---------- Data shown

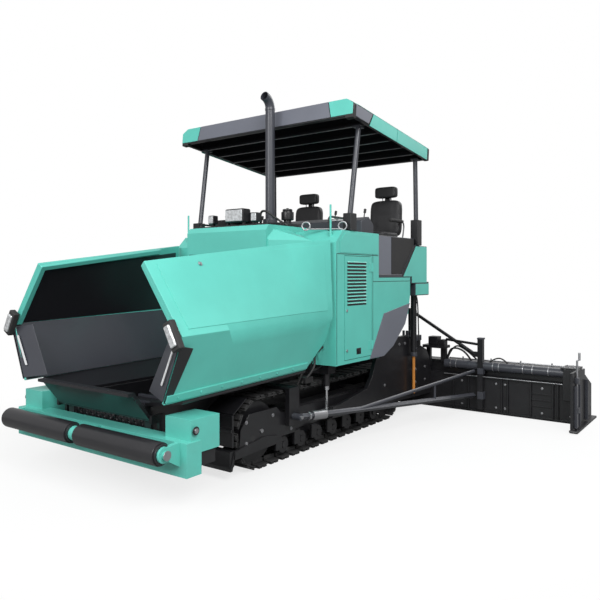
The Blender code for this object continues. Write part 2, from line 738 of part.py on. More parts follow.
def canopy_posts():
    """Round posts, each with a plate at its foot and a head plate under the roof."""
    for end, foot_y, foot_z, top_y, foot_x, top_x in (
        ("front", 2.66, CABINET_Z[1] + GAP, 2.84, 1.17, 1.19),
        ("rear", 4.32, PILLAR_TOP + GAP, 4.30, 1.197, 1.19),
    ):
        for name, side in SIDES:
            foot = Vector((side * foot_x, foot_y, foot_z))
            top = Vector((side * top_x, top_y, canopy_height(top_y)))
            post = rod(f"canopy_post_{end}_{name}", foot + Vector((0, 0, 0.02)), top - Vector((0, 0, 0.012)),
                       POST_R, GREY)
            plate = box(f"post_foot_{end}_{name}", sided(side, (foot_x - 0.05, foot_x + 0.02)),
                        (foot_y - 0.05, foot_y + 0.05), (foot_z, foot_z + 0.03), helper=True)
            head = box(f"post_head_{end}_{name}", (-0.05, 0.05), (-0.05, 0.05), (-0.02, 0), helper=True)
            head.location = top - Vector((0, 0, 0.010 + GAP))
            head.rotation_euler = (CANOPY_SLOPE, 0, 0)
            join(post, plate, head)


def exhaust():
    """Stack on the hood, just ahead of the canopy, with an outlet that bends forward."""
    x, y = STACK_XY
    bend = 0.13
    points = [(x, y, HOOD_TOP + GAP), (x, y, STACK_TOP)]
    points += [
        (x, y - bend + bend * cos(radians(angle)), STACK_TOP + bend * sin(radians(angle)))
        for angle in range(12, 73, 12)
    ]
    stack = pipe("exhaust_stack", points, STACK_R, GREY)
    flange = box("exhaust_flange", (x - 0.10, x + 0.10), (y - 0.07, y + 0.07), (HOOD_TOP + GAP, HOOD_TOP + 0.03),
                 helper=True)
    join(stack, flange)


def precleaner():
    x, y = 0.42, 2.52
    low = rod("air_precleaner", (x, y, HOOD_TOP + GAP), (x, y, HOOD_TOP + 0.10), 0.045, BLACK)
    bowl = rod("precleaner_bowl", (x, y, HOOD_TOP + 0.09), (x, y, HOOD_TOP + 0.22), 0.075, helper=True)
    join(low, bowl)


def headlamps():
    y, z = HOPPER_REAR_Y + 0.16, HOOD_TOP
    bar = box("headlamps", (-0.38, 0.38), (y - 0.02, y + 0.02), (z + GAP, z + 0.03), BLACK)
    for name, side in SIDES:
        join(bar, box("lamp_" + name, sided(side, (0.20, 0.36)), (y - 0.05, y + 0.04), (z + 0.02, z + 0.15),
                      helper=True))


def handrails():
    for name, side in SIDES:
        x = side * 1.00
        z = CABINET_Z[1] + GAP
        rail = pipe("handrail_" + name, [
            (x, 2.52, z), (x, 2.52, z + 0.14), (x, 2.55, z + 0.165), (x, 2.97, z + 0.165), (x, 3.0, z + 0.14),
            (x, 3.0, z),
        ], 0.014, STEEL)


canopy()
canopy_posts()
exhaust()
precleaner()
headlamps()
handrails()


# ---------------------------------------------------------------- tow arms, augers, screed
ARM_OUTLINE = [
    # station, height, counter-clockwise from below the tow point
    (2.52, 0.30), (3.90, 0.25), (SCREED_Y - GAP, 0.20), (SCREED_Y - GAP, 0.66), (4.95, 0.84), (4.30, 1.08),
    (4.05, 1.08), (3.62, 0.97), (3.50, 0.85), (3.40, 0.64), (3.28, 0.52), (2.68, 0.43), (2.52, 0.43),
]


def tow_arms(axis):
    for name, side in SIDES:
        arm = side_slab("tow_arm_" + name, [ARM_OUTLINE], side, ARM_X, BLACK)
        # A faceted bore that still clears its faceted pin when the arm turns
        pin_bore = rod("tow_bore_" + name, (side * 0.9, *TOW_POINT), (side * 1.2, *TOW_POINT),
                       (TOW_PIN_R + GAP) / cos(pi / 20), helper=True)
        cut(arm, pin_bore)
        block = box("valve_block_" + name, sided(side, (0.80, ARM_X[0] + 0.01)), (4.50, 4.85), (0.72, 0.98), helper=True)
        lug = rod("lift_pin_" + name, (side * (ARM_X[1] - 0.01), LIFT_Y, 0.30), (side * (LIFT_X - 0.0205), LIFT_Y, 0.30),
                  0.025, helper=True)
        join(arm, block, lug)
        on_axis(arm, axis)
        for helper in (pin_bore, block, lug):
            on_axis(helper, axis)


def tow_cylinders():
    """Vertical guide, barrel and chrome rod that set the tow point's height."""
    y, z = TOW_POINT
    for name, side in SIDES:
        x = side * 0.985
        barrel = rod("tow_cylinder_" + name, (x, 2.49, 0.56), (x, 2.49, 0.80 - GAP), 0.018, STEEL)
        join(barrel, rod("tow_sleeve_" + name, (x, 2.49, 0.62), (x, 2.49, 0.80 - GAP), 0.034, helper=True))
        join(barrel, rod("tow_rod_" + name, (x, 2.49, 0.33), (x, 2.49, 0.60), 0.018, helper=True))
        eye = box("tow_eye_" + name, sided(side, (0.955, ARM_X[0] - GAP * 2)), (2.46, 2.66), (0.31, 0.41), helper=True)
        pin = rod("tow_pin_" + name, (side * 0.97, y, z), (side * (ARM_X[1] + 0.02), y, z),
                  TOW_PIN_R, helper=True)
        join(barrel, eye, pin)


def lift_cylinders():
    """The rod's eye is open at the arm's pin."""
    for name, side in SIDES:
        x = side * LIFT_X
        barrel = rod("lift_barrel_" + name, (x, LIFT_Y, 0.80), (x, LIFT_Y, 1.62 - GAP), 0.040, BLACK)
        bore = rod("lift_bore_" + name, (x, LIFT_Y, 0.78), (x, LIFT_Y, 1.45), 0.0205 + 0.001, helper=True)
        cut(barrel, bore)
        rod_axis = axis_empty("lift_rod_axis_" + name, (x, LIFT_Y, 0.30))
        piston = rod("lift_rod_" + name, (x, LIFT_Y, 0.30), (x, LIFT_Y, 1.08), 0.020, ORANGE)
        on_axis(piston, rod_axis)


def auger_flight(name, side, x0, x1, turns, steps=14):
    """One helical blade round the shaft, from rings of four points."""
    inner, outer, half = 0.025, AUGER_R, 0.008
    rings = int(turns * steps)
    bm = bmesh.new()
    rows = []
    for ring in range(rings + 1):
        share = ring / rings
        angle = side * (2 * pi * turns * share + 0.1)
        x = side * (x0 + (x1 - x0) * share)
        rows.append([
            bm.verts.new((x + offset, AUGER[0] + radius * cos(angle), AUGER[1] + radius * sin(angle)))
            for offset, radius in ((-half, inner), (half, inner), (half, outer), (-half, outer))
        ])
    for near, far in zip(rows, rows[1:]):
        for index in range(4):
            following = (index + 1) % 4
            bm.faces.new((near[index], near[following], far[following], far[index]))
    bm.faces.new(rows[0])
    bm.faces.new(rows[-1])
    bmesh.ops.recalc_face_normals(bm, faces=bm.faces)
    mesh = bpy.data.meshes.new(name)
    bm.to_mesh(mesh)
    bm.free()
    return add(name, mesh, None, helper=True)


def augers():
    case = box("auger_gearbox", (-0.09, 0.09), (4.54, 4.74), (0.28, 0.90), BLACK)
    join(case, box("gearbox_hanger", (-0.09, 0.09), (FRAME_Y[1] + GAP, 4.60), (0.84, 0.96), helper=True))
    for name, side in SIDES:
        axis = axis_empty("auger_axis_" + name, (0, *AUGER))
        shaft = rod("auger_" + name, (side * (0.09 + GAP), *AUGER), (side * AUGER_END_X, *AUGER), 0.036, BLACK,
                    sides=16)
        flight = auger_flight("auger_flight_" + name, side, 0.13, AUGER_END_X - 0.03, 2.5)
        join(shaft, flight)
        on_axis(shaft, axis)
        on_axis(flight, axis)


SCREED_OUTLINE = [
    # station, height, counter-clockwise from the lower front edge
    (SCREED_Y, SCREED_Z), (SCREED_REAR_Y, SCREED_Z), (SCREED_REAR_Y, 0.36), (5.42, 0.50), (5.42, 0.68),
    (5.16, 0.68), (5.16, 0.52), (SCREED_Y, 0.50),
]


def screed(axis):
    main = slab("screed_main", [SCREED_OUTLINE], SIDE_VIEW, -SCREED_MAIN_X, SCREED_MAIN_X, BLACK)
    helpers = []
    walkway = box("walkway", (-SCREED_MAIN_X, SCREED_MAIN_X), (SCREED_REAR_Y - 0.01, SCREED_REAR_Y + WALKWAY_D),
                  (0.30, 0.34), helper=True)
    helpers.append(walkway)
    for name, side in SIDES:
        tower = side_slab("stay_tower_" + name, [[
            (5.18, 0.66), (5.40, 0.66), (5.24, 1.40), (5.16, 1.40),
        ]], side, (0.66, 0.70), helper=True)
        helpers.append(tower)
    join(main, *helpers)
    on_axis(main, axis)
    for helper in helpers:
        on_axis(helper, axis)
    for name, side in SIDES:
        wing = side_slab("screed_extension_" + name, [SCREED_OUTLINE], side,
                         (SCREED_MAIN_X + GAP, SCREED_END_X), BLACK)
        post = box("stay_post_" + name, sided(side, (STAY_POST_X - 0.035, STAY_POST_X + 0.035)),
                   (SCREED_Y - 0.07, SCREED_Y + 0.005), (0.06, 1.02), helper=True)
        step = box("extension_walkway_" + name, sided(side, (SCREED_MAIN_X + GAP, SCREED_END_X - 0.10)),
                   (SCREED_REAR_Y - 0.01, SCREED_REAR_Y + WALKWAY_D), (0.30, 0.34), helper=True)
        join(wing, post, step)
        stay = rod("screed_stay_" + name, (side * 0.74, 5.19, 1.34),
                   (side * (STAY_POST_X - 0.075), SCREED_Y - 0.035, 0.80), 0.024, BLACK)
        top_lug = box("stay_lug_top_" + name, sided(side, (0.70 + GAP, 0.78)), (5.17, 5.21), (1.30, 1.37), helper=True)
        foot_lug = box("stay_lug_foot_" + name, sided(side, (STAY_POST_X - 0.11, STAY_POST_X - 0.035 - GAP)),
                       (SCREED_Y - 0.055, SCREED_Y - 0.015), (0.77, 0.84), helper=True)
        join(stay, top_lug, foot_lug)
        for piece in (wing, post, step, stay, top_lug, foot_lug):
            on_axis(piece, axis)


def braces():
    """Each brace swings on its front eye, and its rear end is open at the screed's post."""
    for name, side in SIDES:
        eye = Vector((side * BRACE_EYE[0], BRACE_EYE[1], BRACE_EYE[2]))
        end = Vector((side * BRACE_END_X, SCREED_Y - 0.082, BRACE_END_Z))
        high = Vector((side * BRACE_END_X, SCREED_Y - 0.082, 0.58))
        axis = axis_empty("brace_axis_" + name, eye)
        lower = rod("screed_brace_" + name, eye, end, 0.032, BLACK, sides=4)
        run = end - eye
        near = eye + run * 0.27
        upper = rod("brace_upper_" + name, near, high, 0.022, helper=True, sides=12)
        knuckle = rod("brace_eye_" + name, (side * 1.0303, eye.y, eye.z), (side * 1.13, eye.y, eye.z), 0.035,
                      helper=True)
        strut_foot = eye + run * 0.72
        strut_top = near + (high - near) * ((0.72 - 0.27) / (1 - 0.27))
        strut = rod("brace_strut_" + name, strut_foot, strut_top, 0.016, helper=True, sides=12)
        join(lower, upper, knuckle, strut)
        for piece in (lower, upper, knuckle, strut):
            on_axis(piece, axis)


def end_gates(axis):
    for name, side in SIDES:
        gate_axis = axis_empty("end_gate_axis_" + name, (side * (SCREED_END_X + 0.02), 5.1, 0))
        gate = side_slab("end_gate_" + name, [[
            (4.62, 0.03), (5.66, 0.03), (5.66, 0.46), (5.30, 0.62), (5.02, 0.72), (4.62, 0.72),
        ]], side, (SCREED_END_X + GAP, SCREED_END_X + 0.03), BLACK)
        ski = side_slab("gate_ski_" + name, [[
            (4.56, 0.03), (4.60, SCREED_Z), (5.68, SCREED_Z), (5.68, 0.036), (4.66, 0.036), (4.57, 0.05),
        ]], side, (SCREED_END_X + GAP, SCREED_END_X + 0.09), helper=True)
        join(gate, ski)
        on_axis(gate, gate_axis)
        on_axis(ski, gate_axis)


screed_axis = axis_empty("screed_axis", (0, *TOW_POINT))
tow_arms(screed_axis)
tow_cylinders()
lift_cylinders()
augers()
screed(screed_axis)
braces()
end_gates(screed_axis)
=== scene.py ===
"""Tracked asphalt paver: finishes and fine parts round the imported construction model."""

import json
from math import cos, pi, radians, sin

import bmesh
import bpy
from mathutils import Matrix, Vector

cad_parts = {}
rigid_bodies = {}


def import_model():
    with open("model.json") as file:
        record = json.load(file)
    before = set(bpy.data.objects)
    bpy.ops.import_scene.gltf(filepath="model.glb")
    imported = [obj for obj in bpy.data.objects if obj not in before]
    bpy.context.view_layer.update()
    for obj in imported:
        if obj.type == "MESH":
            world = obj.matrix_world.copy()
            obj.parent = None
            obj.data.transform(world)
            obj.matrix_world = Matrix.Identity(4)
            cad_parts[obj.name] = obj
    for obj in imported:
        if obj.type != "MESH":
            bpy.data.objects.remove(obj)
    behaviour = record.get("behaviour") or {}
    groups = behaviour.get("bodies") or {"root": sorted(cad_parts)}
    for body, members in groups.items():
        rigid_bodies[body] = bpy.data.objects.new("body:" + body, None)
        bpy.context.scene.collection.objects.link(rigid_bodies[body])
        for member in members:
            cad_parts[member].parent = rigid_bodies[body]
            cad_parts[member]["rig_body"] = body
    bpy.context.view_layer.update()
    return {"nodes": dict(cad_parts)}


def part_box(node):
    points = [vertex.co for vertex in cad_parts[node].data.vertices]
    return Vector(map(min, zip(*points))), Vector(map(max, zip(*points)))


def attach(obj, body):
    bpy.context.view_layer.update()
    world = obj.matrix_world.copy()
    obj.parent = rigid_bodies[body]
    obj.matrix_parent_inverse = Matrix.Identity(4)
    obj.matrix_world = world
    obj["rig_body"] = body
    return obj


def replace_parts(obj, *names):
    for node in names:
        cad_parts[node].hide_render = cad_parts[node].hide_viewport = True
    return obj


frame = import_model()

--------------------

Exercise aim ->
Search the listing for the word "record" and return each line that holds it.

Final result ->
        record = json.load(file)
    behaviour = record.get("behaviour") or {}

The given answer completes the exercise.